2. That in an appeal of this kind, the aspect whether the learned Magistrate was right in convicting the accused could also be gone into was not disputed by the learned Additional State Public Prosecutor. The records of the lower Court indicate that the plea of guilt recorded by the learned Magistrate is vitiated on more than one ground. In the first instance it may be pointed out that immediately after appearance of the accused, the copies of the documents were furnished to him and without any lapse of time the accusation was read over to him and his plea was recorded. The furnishing of copies of documents referred to in Section 173 of the Code is not just an empty formality. That is meant for giving an opportunity to the accused to acquaint himself with the facts of the case and thereafter, make up his mind in that regard.

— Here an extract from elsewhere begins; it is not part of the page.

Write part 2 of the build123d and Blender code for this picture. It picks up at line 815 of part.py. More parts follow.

The way in which the proceedings have gone on in the present case, clearly demonstrate that the accused was deprived of this opportunity of getting himself acquainted with the facts of the case put forward against him. This is covered directly by an authority of this Court reported in STATE OF KARNATAKA v. MALLAPPA SH1DLINGAPPA 1980(1) KLJ 182

3. The records indicate that the accused a resident of Kollapur has signed the plea in Marathi language. There is nothing on record to indicate that accused knew Kannada or gave the answer in reply to the question posed to him in Kannada. Section 252 of the choice enjoins that the plea shall be recorded as nearly as possible In the words used by the accused. When on the face of it, there is no material to hold that accused knew Kannada, it may have to be held that the answer recorded by the learned Magistrate is not as nearly as possible in the language of the accused. In a decision of this Court reported in AITHAPPA CHANNAN v. STATE OF MYSORE 1972(1) Mys.LJ. 425 it has been pointed out that the violation of this provision of recording the plea as nearly as possible in the same words of the accused is an infirmity which vitiates the same.

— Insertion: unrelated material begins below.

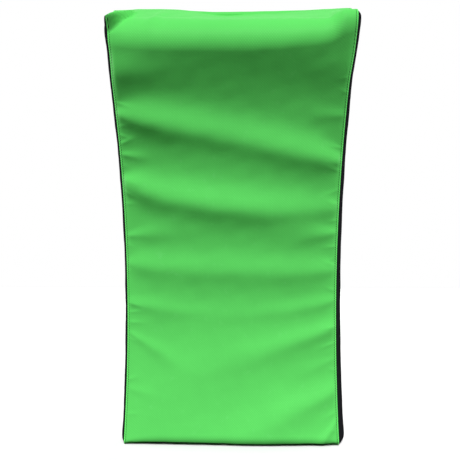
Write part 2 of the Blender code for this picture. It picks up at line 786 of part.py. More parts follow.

4. Apart from the above said infirmities there is yet another glaring infirmity in the case. Section 281 of the Code deals with the aspect as to how the record of examination of accused has to be made. Sub-sections (4) and (5) of this Section read as hereunder:

'The record shall be shown or read to the accused, or if he does not understand the language in which it is written, shall be interpreted to him in a language which he understands, and he shall be at liberty to explain or add to his answers.

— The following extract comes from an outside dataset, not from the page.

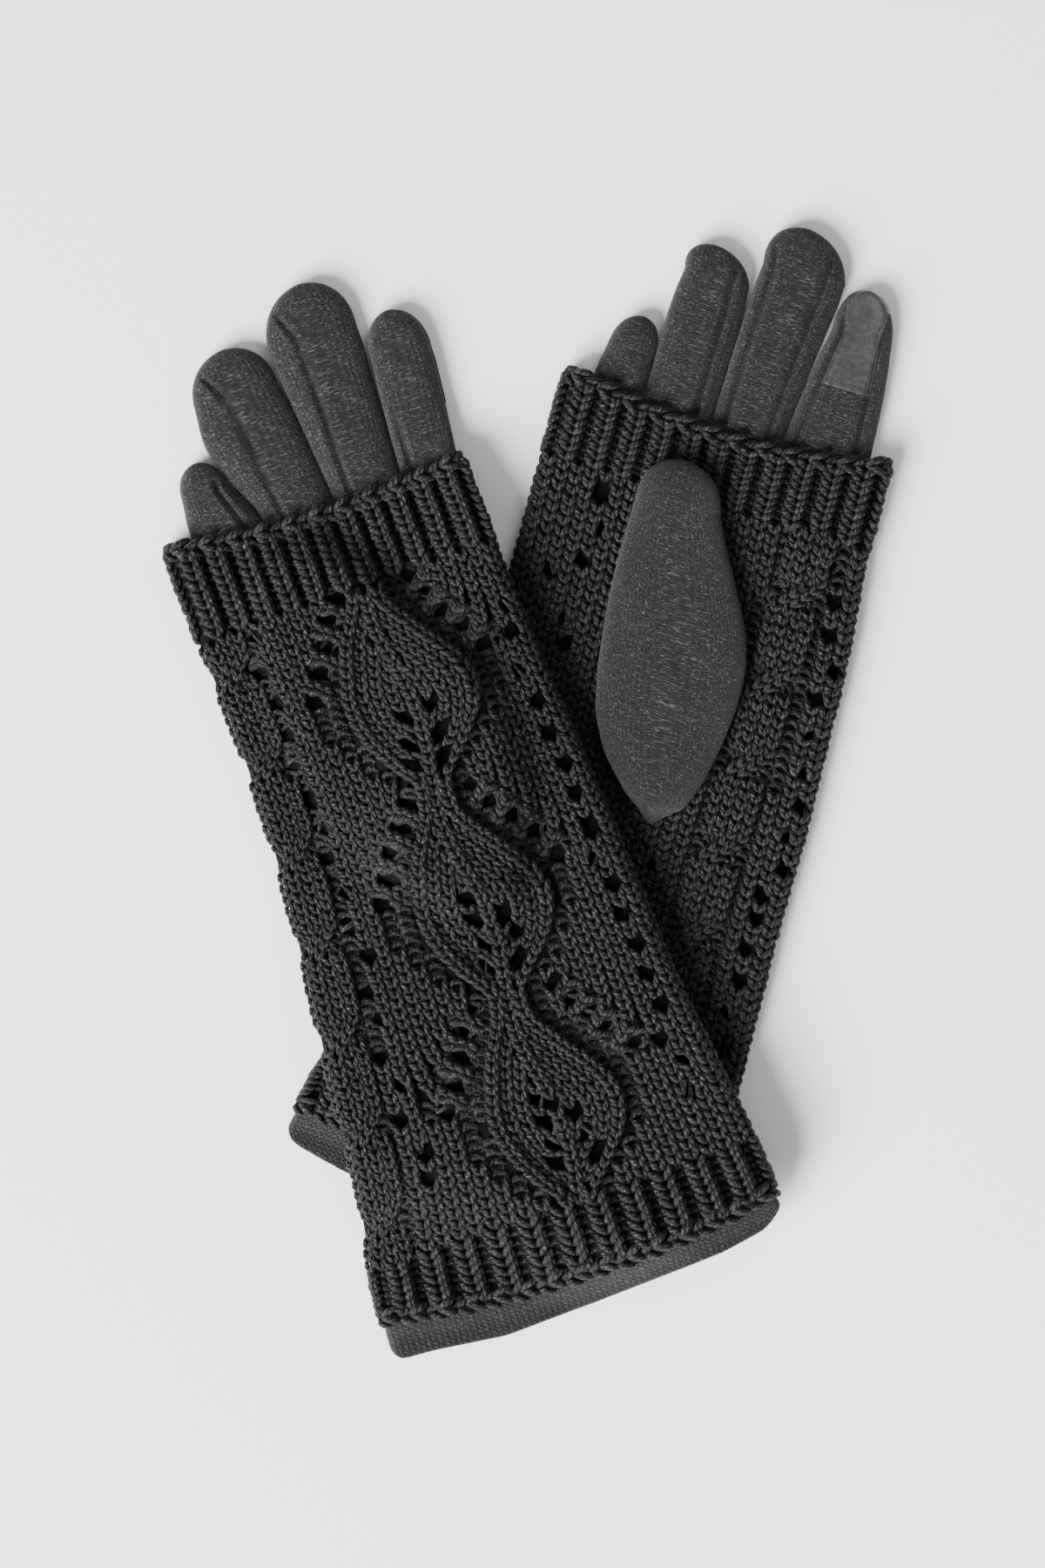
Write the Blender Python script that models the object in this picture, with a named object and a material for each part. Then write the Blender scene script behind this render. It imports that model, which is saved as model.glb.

(5) It shall thereafter be signed by the accused and by the Magistrate or presiding Judge, who shall certify under his own hand that the examination was taken in his presence and hearing and that the record contains a full and true account of the statement made by the accused.'

There is nothing in the records of the present case to show that after the plea was recorded, it was read over to the accused or if he did not understand the language in which it was written, it was interpreted to him and, thereafter he was given the liberty to explain or add to his answer. That these provisions have not been complied with by the learned Magistrate could not be disputed by the learned Additional State Public Prosecutor. But what he contended was that Section 281 of the Code has no application to a case where the plea of the accused is recorded under Section 251 of the Code. It was urged by him that Section 251 is a special provision and Section 281 is a general provision and the general provision has no application where special provision has been made. When it was put to him whether recording of the plea of the accused at the stage of Section 251 of the Code amounts to recording the statement of the accused or not, he was fair enough to admit that it amounts to examination of the accused. If that be so and when there is nothing in Section 251 to indicate that the provisions in Section 281 will have no application when the plea is recorded under the former section, it is difficult for us to say that the general provision made under Section 281 has no application. This argument could have prevailed if there was any inconsistency between the special provision and the general provision.

5. The learned Additional State Public Prosecutor urged that Section 281 of the Code applies to a case of examination of the accused under Section 313 of the Code and not at a pre trial stage as Section 251 of the Code. The mandate of Section 281 is in the interest of the accused to make him understand the answer recorded by the Court is apparent on the face of it. It may be seen that on the sole basis of an answer given by an accused under Section 313 of the Code, there is no scope for the Court to convict the accused, whereas there is such a scope in respect of a plea of guilt recorded under Section 251 of the Code. If such a safeguard has been provided in respect of the answers recorded under Section 313 of the Code, it appears to us that it would be futile to contend that such a safeguard has not been provided in respect of the recording of the plea under Section 251 of the Code. Therefore, we are of the considered opinion that there is no substance in the contention of the learned Additional State Public Prosecutor that the provisions of Section 281 of the Code are not attracted at the time of recording of the plea of the accused under Section 251 of the Code. If that be so and when the learned Magistrate has not complied with Sub-sections (4) and (5) of Section 281 of the Code, it is clear that the answer recorded by the learned Magistrate cannot be construed as a plea of guilt of the accused and could not have formed the basis for convicting him for the offence with which he had been charged. Therefore, it is clear that both the conviction and the sentence awarded should be set aside and the case should be remitted back to the learned Magistrate to record the plea of the accused after following the procedure prescribed under law and thereafter, dispose of the case according to law.

6. In the result, the conviction and sentence awarded by the learned Magistrate are set aside and the case is remitted back to his file with a direction to dispose of the case according to law, in the light of the observations made above. The appeal is allowed only to the extent indicated above.